Shirley Sherrod Shirley Sherrod (Vice Chair) - Co-Founder and Executive Director, Southwest Georgia Project for Community Education; Georgia Lead, Southern Rural Black Women's Initiative; Partner, New Communities at Cypress Pond. Former Georgia State Director, Rural Development, USDA; Former Director, Georgia field office, Federation of Southern Cooperatives. Formerly Executive Director, Community Alliances of Interdependent Agriculture; Board Chair, Farmers Legal Action Group, Rural Leadership Award, National Rainbow Coalition. Former Kellogg Fellow. Author, The Courage to Hope: How I Stood Up to the Politics of Fear, a memoir about her life, Civil Rights work, forced resignation from USDA, and future plans. Graduate, Rural Development Leadership Network, M.A., Antioch University.
John Zippert (Treasurer, Founding Board Member) - Director of Program Emeritus, Federation of Southern Cooperatives; Publisher, Greene County Democrat; Member, Minority Farmers Advisory Committee, USDA; Board Chair, Rural Coalition: Board Member, Southern Rural Development Initiatives; Leader of planning process, Greene/Sumter County Enterprise Community; Founding member and former Chair, National Rural development and Finance Corporation; Board member, National Rural Housing Coalition, Alabama Council on Human Relations, Panola Land buyers Association Housing Development Corporation. Leader in local Enterprise Community.
  Twila Martin-Kekahbah (Parliamentarian) - Former Chairperson, Turtle Mountain Band of Chippewa Indians; Consultant and Founder, United Tribes Technical College; Member, Office of Women's Health - Minority Women's Health Panel of Experts; former Director, Turtle Mountain Community College; Vice Chair, Aberdeen Area Tribal Chairmen Health Board, Senate Appointee, White House Conference on Indian Education, Executive Committee, Native American Rights Fund. Former Kellogg Fellow M.ED., Pennsylvania State University, B.S., University of North Dakota.
Mily Treviño-Sauceda (Secretary) - Executive Directory, Alianza Nacional de Campesinas. She grew up in a migrant farmworker family and became an organizer at the age of sixteen with the United Farmworkers Union. Later she formed a group of farmworker women in the Coachella Valley, a forerunner of Organización en California de Lideres Campesinas, a statewide farmworker organization which she co-founded and led.

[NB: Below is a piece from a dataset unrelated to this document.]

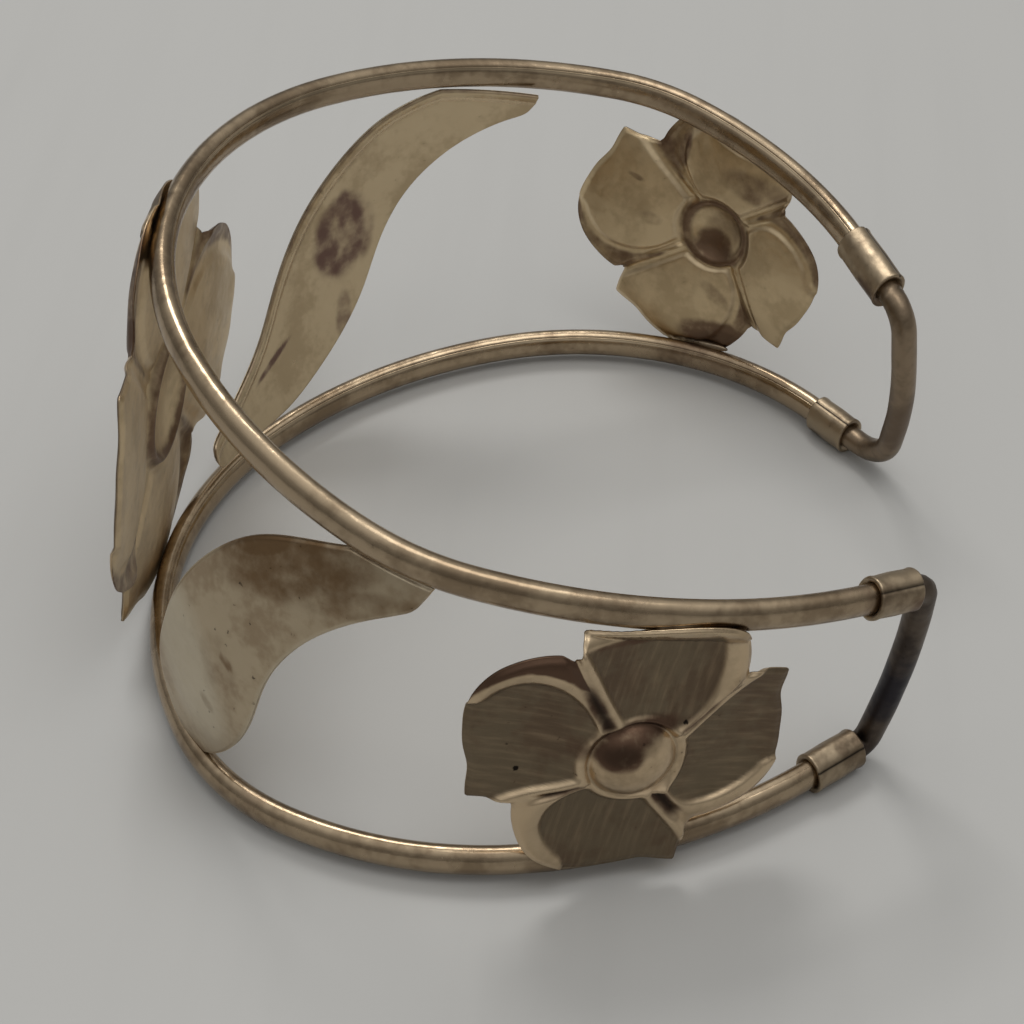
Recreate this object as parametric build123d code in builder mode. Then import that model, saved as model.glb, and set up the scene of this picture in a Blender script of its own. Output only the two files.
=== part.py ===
"""Openwork cuff bangle: two seamed wire rails, three stamped flowers, two domed leaves and two end loops.

Millimetres, +Z up. The bangle lies on its lower rail. +X points from the centre flower to the opening,
+Y to the back, and the origin is at the bottom centre of the finished bangle.
"""

import os
from math import cos, degrees, radians, sin, sqrt

from build123d import *

# Rail wire: an oval tube, flatter from the inside of the cuff to the outside
rail_thickness = 1.75
rail_height = 2.4

# Plane of the upper rail, over the plane of the lower rail that lies on the table
upper_rise = 25.0
upper_taper = 14.3
upper_lean = 2.1

# Middle of the cuff on each rail, in the plane of that rail
lower_middle = (-23.1, -1.4)
upper_middle = (-20.8, 2.4)

# Bends of each half rail, from the middle of the cuff to the opening: (sweep in degrees, radius)
lower_front_bends = ((32, 31), (34, 18), (33, 29), (31, 40))
lower_back_bends = ((36, 27), (35, 36.5), (37, 26), (29.5, 24.5))
upper_front_bends = ((34, 24), (28, 34.5), (25, 18), (33.5, 45.5))
upper_back_bends = ((46, 26), (37, 38.5), (31, 13), (38, 26.4))

# Sleeves over the rail ends
front_upper_sleeve_length = 3.4
front_lower_sleeve_length = 4.2
back_upper_sleeve_length = 5.6
back_lower_sleeve_length = 3.8
sleeve_wall = 0.35
sleeve_clearance = 0.06

# End loops that push into the sleeves: radii of the upper bend, the belly and the lower bend
loop_wire = 1.9
end_gap = 0.3
front_loop_bends = (1.0, 50, 1.05)
back_loop_bends = (2.4, 26, 3.9)
front_loop_belly = 1.1
back_loop_belly = 1.3

# Stamped sheet of the flowers and leaves, and the hairline that solder fills where they meet a rail
sheet = 0.5
seat_gap = 0.05

# Flowers span the rails and lap over them; runs along the lower and upper rail to each flower
front_flower_runs = (52.0, 49.0)
back_flower_runs = (57.0, 52.0)
centre_flower_runs = (1.5, 0.0)
front_flower_lap = 0.35
back_flower_lap = -0.5
centre_flower_lap = 0.7
front_flower_turn = 26.5
back_flower_turn = 63.4
centre_flower_turn = 47.5
front_flower_bend = 26
back_flower_bend = 24.5
centre_flower_bend = 70

# Leans of each flower off its seat in degrees: (about the run of the rails, about the climb between them)
front_flower_leans = (-1.5, 2.0)
back_flower_leans = (1.0, -9.0)
centre_flower_leans = (-1.0, -1.4)

# Petal outline from one notch to the next: (share of the flower's reach, degrees past the notch)
petals = 4
petal_notch = (0.80, 0)
petal_shoulder = (0.96, 16.5)
petal_corner = (1.03, 34.5)
petal_side = (0.96, 61)
petal_tip = (1.02, 79)
petal_last_notch = (0.80, 360 / petals)
petal_overlap = 2
petal_start = 0.2

# Middle and radius of the petal dish, in shares of the flower's reach
petal_middle = (0.55, 47)
small_petal_dish = 2.1
centre_petal_dish = 4.0

# Boss in the middle of a flower, in shares of the flower's reach
boss_share = 0.27
hub_share = 0.35
hub_height = 0.9
small_boss_rise = 1.4
centre_boss_rise = 0.8

# Leaves: runs along the lower and upper rail to each leaf, its length, and its bend along the rails
front_leaf_runs = (26.0, 24.8)
back_leaf_runs = (24.8, 22.8)
front_leaf_length = 25.0
back_leaf_length = 29.0
leaf_bend = 26.0
leaf_rise = 1.8
leaf_lap = 0.15

# Leaf outlines in arcs, from the tip under the upper rail along the inner edge to the foot on the lower
# rail and back along the outer edge: (middle of the arc), (end of the arc), each as (share of the
# length, share of the half height)
front_leaf_outline = (
    ((0.445, 0.82), (0.42, 0.64)),
    ((0.14, 0.21), (0.02, -0.35)),
    ((-0.06, -0.67), (-0.20, -0.95)),
    ((-0.27, -1.0), (-0.34, -0.96)),
    ((-0.42, -0.64), (-0.38, -0.24)),
    ((-0.24, 0.33), (-0.04, 0.72)),
    ((0.12, 0.82), (0.26, 0.87)),
    ((0.36, 0.94), (0.45, 1.0)),
)
back_leaf_outline = (
    ((0.515, 0.90), (0.50, 0.80)),
    ((0.28, 0.44), (0.12, -0.26)),
    ((0.0, -0.68), (-0.20, -0.97)),
    ((-0.35, -1.0), (-0.50, -0.98)),
    ((-0.52, -0.90), (-0.52, -0.80)),
    ((-0.37, -0.65), (-0.25, -0.37)),
    ((-0.11, 0.23), (0.07, 0.69)),
    ((0.17, 0.84), (0.30, 0.94)),
    ((0.40, 0.98), (0.52, 1.0)),
)


def half_rail(plane, middle, heading, turn, bends, sleeve_length):
    """Path of half a rail: tangent arcs, then the straight end that sits in its sleeve."""
    with BuildLine() as run:
        position, direction = Vector(*middle), Vector(0, heading)
        for sweep, radius in bends:
            arc = JernArc(position, direction, radius, turn * sweep)
            position, direction = arc @ 1, arc % 1
        Line(position, position + direction * sleeve_length / 2)
    return plane.from_local_coords(run.wire())


def wire_plane(path, share, rail_plane):
    """Plane across a path at a share of its length: local Y is the height of the wire."""
    along = path % share
    return Plane(path @ share, x_dir=rail_plane.z_dir.cross(along), z_dir=along)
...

More recently, she organized a national association of farmworker women groups Alianza Nacional de Campesinas. She sits on many boards and, nominated by RDLN, has received an international Women's World Summit Foundation Prize for Creativity in Rural Life, an Alston/Bannerman sabbatical, 100 Heroines of the World, and Leadership for a Changing World awards. A RDLN leader, she holds a B.A. from California State University of Fullerton has completed her master's degree from Antioch through RDLN.
Isao Fujimoto, PhD - Senior Lecturer, Emeritus, Department of Human and Community Development & Asian American Studues. From family of California strawberry growers interwed during World War II. Founder and leader of many innovative organizations like NCAT (National Center for Appropriate Technology), Davis Food Coop, Davis Farmers Market, etc.
Starry Krueger - Starry Krueger is founding President of the Rural Development Leadership Network, established in 1983. She was founding Director of National Rural Fellows program from 1977-1983. Ms. Krueger has been consultant to the Ford Foundation and other organizations, Evaluator for the New York City Community Development Administration, and a volunteer organizer for the Agricultural Workers Organizing Committee in Stockton, California. She has volunteered on several political campaigns, assisted anthropologist Oscar Lewis on La Vida, contributed to the New York Women's Directory and is the author of The Whole Works: The Autobiography of a Young American Couple (Random House), the life story of a farmworker couple living in a migrant camp in California.

Emerita/us

Billie Jean Young - (founding Chairwoman), who grew up in a sharecropping family, is an activist, poet, and educator. Her books include Fear Not the Fall and The Child of Too (poetry), Now, How You Do? (memoir), and Family Secrets (non-fiction).  She has contributed to Wild Women in the Whirlwind and Mississippi Writers Vol. I.  She is well known for her creation and performance of Fannie Lou Hamer: This Little Light and her play Jimmy Lee about the young man whose killing lead to the Selma Montgomery March across the Edmund Pettus Bridge on Bloody Sunday in 1965.  A MacArthur Fellow, she currently is Artist-in-Residence of Judson College and heads the Southwest Alabama Rural and Minority Women's Association.